→ Task statement
Each line of the material below that holds the word "return" needs to be copied.

─── Dataset excerpt

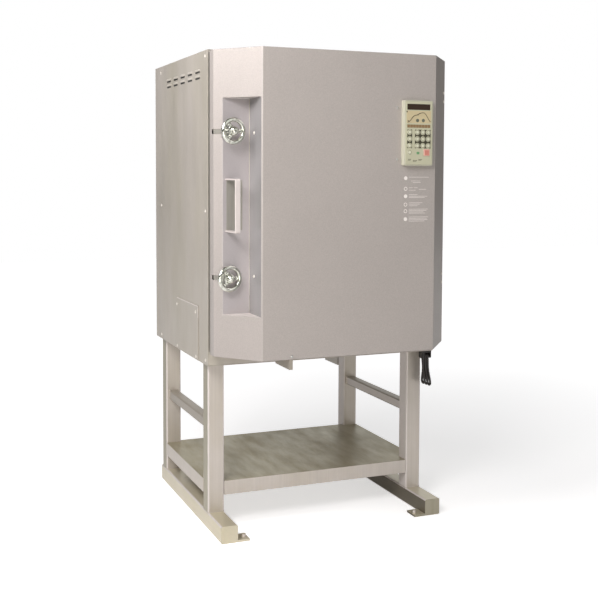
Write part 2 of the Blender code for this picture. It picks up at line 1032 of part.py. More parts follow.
def make_pull_handle():
    """A flat strap folded to a U, its two legs on the recess plate."""
    x = -side_x + handle_inset
    back = recess_y - gap
    front = back - handle_standoff
    top = handle_middle + handle_length / 2
    bottom = handle_middle - handle_length / 2
    strap = box(
        "pull_handle",
        (x - handle_width / 2, front, bottom),
        (x + handle_width / 2, back, top),
        "door",
        "stand_paint",
    )
    inside = box(
        "handle_inside",
        (x - handle_width / 2 - overrun, front + handle_strap, bottom + handle_strap),
        (x + handle_width / 2 + overrun, back + overrun, top - handle_strap),
        "door",
    )
    cut(strap, inside)


def make_hinge_half(name, body, face, low, high, height):
    """A leaf flat on a face, and its arm and knuckle between two heights."""
    plate_half = hinge_plate_length / 2
    far = hinge_x - hinge_leaf_start - hinge_leaf_width
    level = sorted(face)
    leaf = box(
        name,
        (far, level[0], height - plate_half),
        (hinge_x - hinge_leaf_start, level[1], height + plate_half),
        body,
        "side_paint",
    )
    arm = box(
        f"{name}_arm",
        (hinge_x - hinge_leaf_start - hinge_leaf_width / 2, level[0], low),
        (hinge_x, level[1], high),
        body,
    )
    knuckle = cylinder(
        f"{name}_knuckle",
        (hinge_x, hinge_y, (low + high) / 2),
        knuckle_radius,
        high - low,
        "Z",
        body,
    )
    join(leaf, arm, knuckle)
    return leaf


def make_hinge(name, height):
    """A lift-off hinge in the gap behind the door's rim: the fixed half carries the pin."""
    half = hinge_length / 2
    fixed = make_hinge_half(
        f"{name}_fixed",
        "cabinet",
        (-gap - hinge_plate, -gap),
        height - half,
        height - gap,
        height,
    )
    pin = cylinder(
        f"{name}_pin",
        (hinge_x, hinge_y, height + gap),
        hinge_pin_radius,
        hinge_length - hinge_plate,
        "Z",
        "cabinet",
    )
    join(fixed, pin)
    leaf = make_hinge_half(
        f"{name}_leaf",
        "door",
        (-door_rim + gap, -door_rim + gap + hinge_plate),
        height,
        height + half,
        height,
    )
    bore = cylinder(
        f"{name}_bore",
        (hinge_x, hinge_y, height + half / 2),
        hinge_pin_radius + gap,
        half + overrun,
        "Z",
        "door",
    )
    cut(leaf, bore)


def make_controller():
    case = box(
        "controller_case",
        (case_left, case_front, case_bottom),
        (case_left + case_width, controller_back, case_bottom + case_height),
        "door",
        "case_plastic",
    )
    bevel(case, case_corner)
    plate = box(
        "keypad_plate",
        (case_left + keypad_border, keypad_front, case_bottom + keypad_border),
        (
            case_left + case_width - keypad_border,
            case_front + case_depth / 2,
            case_bottom + case_height - keypad_border,
        ),
        "door",
    )
    places = [(x, z) for z in key_rows for x in key_columns]
    places.append((lower_key_left, lower_key_height))
    key_middle = (key_front + key_back) / 2
    hole_middle = (keypad_front + case_front) / 2
    for number, (x, z) in enumerate(places, 1):
        name = f"key_{number:02d}"
        centre_x, centre_z = case_left + x, case_bottom + z
        cylinder(
            name,
            (centre_x, key_middle, centre_z),
            key_radius,
            key_height,
            "Y",
            "door",
            "key_plastic",
        )
        hole = cylinder(
            f"{name}_hole",
            (centre_x, hole_middle, centre_z),
            key_radius + key_clearance,
            keypad_thickness + overrun,
            "Y",
            "door",
        )
        cut(plate, hole)
    half = red_key_size / 2
    centre_x, centre_z = case_left + red_key_left, case_bottom + red_key_height
    box(
        "red_key",
        (centre_x - half, key_front, centre_z - half),
        (centre_x + half, key_back, centre_z + half),
        "door",
        "red_key_plastic",
    )
    hole = box(
        "red_key_hole",
        (centre_x - half - key_clearance, keypad_front - overrun, centre_z - half - key_clearance),
        (centre_x + half + key_clearance, case_front + overrun, centre_z + half + key_clearance),
        "door",
    )
    cut(plate, hole)
    join(case, plate)


def make_striker():
    """A folded channel under the door, open at the back."""
    right = striker_left + striker_width
    top = door_bottom - gap
    bottom = top - striker_drop
    striker = box(
        "switch_striker",
        (striker_left, -door_front, bottom),
        (right, -door_front + striker_length, top),
        "door",
        "side_paint",
    )
    hollow = box(
        "striker_hollow",
        (striker_left + striker_sheet, -door_front + striker_sheet, bottom + striker_sheet),
        (right - striker_sheet, -door_front + striker_length + overrun, top - striker_sheet),
        "door",
    )
    cut(striker, hollow)


def make_terminal_box():
    """A narrow sheet box on the back, open below for its cable."""
    top = terminal_box_bottom + terminal_box_height
    shell = box(
        "rear_terminal_box",
        (terminal_box_left, terminal_box_front, terminal_box_bottom),
        (terminal_box_right, terminal_box_back, top),
        "cabinet",
        "side_paint",
    )
    t = terminal_box_sheet
    hollow = box(
        "terminal_box_hollow",
        (terminal_box_left + t, terminal_box_front + t, terminal_box_bottom - overrun),
        (terminal_box_right - t, terminal_box_back - t, top - t),
        "cabinet",
    )
    cut(shell, hollow)


hank_top = cabinet_bottom - gap - clamp_flange
hank_bend_top = hank_top - gap - cord_diameter / 2
hank_upper = hank_bend_top - hank_bend
hank_lower = hank_upper - hank_run


def hank_loop_place(share):
    """The cord's reach to the front and its height, a share of the way round one loop.

    It goes down the front run, round the bottom, up the back run and round the top.
    """
    run, turn = hank_run, math.pi * hank_bend
    along = (share % 1) * 2 * (run + turn)
    if along < run:
        side, down = 1, along
    elif along < run + turn:
        angle = (along - run) / hank_bend
        return hank_bend * math.cos(angle), hank_lower - hank_bend * math.sin(angle)
    elif along < 2 * run + turn:
        side, down = -1, 2 * run + turn - along
    else:
        angle = (along - 2 * run - turn) / hank_bend
        return -hank_bend * math.cos(angle), hank_upper + hank_bend * math.sin(angle)
    draw = hank_waist / 2 * (1 - math.cos(2 * math.pi * down / run))
    return side * (hank_bend - draw), hank_upper - down


def hank_points():
    """One unbroken cord: down out of the flange, round the loops, up into the flange."""
    run_share = hank_run / (2 * (hank_run + math.pi * hank_bend))
    turn_share = 0.5 - run_share
    shares = []
    for loop in range(hank_loops):
        for half in range(2):
            start = loop + half / 2
            shares += [start + run_share * n / hank_run_points for n in range(hank_run_points)]
            if loop == hank_loops - 1 and half == 1:
                shares.append(start + run_share)
                break
            turn_start = start + run_share
            shares += [turn_start + turn_share * n / hank_bend_points for n in range(hank_bend_points)]
    points = []
    for share in shares:
        forward, z = hank_loop_place(share)
        depth = max(0.0, hank_upper - z)
        spread = share / shares[-1]
        sag = hank_short_share + (hank_long_share - hank_short_share) * spread
        side = (hank_lean + hank_fan * (spread - 0.5)) * depth / hank_run
        x = hank_left + hank_pitch * share + side
        points.append((x, hank_setback - forward, z + depth - depth * sag))
    first, last = points[0], points[-1]
    entry = (first[0], first[1], hank_top - gap)
    exit_ = (last[0], last[1], hank_top - gap)
    return [entry] + points + [exit_]


def least_gap(points, diameter):
    """The least gap of the cord to itself, measured on points along it."""
    fine = []
    for start, end in zip(points, points[1:]):
        a, b = Vector(start), Vector(end)
        fine += [a.lerp(b, step / hank_gap_steps) for step in range(hank_gap_steps)]
    reach = math.pi * diameter
    least = hank_run
    walked = [0.0]
    for a, b in zip(fine, fine[1:]):
        walked.append(walked[-1] + (b - a).length)
    for i, a in enumerate(fine):
        for j in range(i + 1, len(fine)):
            if walked[j] - walked[i] > reach:
                least = min(least, (fine[j] - a).length - diameter)
    return least


def make_hank():
    points = hank_points()
    obj = path_tube("cord_hank", points, cord_diameter / 2, 1)
    place(obj, "cabinet", Matrix.Identity(4), "cord_rubber")
    length = sum((Vector(b) - Vector(a)).length for a, b in zip(points, points[1:]))
    gap_mm = least_gap(points, cord_diameter) * 1000
    print(f"cord_hank: length {length:.3f} m, least gap to itself {gap_mm:.2f} mm")
    make_cable_clamp(points[-1][0])


def make_cable_clamp(last_x):
    """A flange under the cabinet, a cheek each side and a round peg that the loops hang on."""
    left = hank_left - cord_diameter / 2 - hank_clearance
    right = last_x + cord_diameter / 2 + hank_clearance
    half = hank_bend + cord_diameter / 2
    clamp = box(
        "cable_clamp",
        (left - clamp_cheek, hank_setback - half, hank_top),
        (right + clamp_cheek, hank_setback + half, cabinet_bottom - gap),
        "cabinet",
        "clamp_rubber",
    )
    for side, near in (("left", left - clamp_cheek), ("right", right)):
        cheek = box(
            f"clamp_{side}_cheek",
            (near, hank_setback - clamp_cheek_width / 2, cabinet_bottom - gap - clamp_cheek_height),
            (near + clamp_cheek, hank_setback + clamp_cheek_width / 2, hank_top + clamp_flange / 2),
            "cabinet",
        )
        join(clamp, cheek)
    peg = cylinder(
        "clamp_peg",
        ((left + right) / 2, hank_setback, hank_upper),
        hank_bend - cord_diameter / 2 - hank_clearance,
        right - left + clamp_cheek,
        "X",
        "cabinet",
        sides=20,
    )
    join(clamp, peg)


def main():
    clear_scene()
    make_collections()
    make_materials()
    make_empties()
    make_casing()
    make_keepers()
    make_heating(make_lining())
    make_stand()
    make_terminal_box()
    make_door()
    make_clamp("upper", "upper_clamp", upper_wheel_standoff, upper_clamp_height)
    make_clamp("lower", "lower_clamp", lower_wheel_standoff, lower_clamp_height)
    make_pull_handle()
    make_hinge("hinge_upper", upper_hinge_height)
    make_hinge("hinge_lower", lower_hinge_height)
    make_controller()
    make_striker()
    make_hank()


main()
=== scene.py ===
"""The electric pottery kiln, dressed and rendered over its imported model.

Places are given in the cabinet's own frame, as in the part's source: X from the
cabinet's middle, Y from its front face, Z from the floor, in metres.
"""

from math import atan2, copysign, cos, hypot, pi, radians, sin, tan, tau

import bmesh
import bpy
from mathutils import Matrix, Vector, noise


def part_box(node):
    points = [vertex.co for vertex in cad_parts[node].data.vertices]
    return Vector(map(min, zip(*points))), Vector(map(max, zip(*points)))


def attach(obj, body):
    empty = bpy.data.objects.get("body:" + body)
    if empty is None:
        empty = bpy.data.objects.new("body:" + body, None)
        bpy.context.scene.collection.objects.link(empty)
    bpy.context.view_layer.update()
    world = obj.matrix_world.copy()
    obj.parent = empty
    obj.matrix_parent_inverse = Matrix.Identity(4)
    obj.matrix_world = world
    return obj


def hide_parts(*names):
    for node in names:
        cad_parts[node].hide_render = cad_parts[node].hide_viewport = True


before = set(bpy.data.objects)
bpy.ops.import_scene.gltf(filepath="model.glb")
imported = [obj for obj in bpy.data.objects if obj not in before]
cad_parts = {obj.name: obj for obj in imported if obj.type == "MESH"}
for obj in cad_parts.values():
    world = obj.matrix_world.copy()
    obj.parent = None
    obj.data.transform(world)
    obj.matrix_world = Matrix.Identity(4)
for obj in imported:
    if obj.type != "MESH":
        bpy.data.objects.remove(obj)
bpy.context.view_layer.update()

OFFSET = Vector((0.0, -0.2573, 0.0))
GAP = 0.0003
EVEN = (1, 1, 1)
LEFT, RIGHT, FRONT, BACK = (-1, 0, 0), (1, 0, 0), (0, -1, 0), (0, 1, 0)
WHITE = (1, 1, 1, 1)

SIDE_X, SHEET = 0.3685, 0.002
CABINET_BACK, CABINET_LOW, CABINET_HIGH = 0.598, 0.497, 1.401
COVER_X = -SIDE_X - 0.0018
DOOR_LOW, DOOR_HIGH = 0.5353, 1.3945
DOOR_BACK, DOOR_RIM, DOOR_FRONT = -0.022, 0.032, -0.1783
FRONT_X = 0.2673
CHAMFER_WIDE, CHAMFER_DEEP = SIDE_X - FRONT_X, DOOR_BACK - DOOR_RIM - DOOR_FRONT
CHAMFER_RUN = CHAMFER_DEEP / CHAMFER_WIDE
RECESS_X, RECESS_Y = -0.27, -0.078
RECESS_LOW, RECESS_HIGH = 0.657, 1.26
CLAMP_X, CLAMP_LEAN = -0.3399, radians(12)
CLAMPS = {"upper": (1.1673, 0.043), "lower": (0.759, 0.023)}
HUB_HALF = 0.009
HANDLE_X, HANDLE_WIDTH, HANDLE_STRAP, HANDLE_FRONT = -0.334, 0.015, 0.0045, -0.167
HANDLE_LOW, HANDLE_HIGH = 0.88845, 1.03695
HINGE_LEAF_X = SIDE_X - 0.032
CASE_LEFT, CASE_RIGHT, CASE_LOW, CASE_HIGH = 0.156, 0.249, 1.075, 1.262
CASE_FRONT = -0.1962
OVERLAY_FRONT = CASE_FRONT - 0.0015
PLASTIC = ("door", "case_plastic")
KEY_FRONT, KEY_HEIGHT = -0.1997, 0.0022
RED_X, RED_Z, RED_HALF = CASE_LEFT + 0.0715, CASE_LOW + 0.038, 0.0095
DISPLAY = (0.164, 0.2388, 1.2345, 1.2512)
CHAMBER_MIDDLE, CHAMBER_BACK = 0.949, 0.4833
ELEMENT_X = 0.255 - GAP - 0.004
ELEMENT_RUNS, ELEMENT_PITCH = 6, 0.096
LEG_X, TUBE = 0.3286, 0.05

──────

→ Result for this exercise
    return leaf
        return hank_bend * math.cos(angle), hank_lower - hank_bend * math.sin(angle)
        return -hank_bend * math.cos(angle), hank_upper + hank_bend * math.sin(angle)
    return side * (hank_bend - draw), hank_upper - down
    return [entry] + points + [exit_]
    return least
    return Vector(map(min, zip(*points))), Vector(map(max, zip(*points)))
    return obj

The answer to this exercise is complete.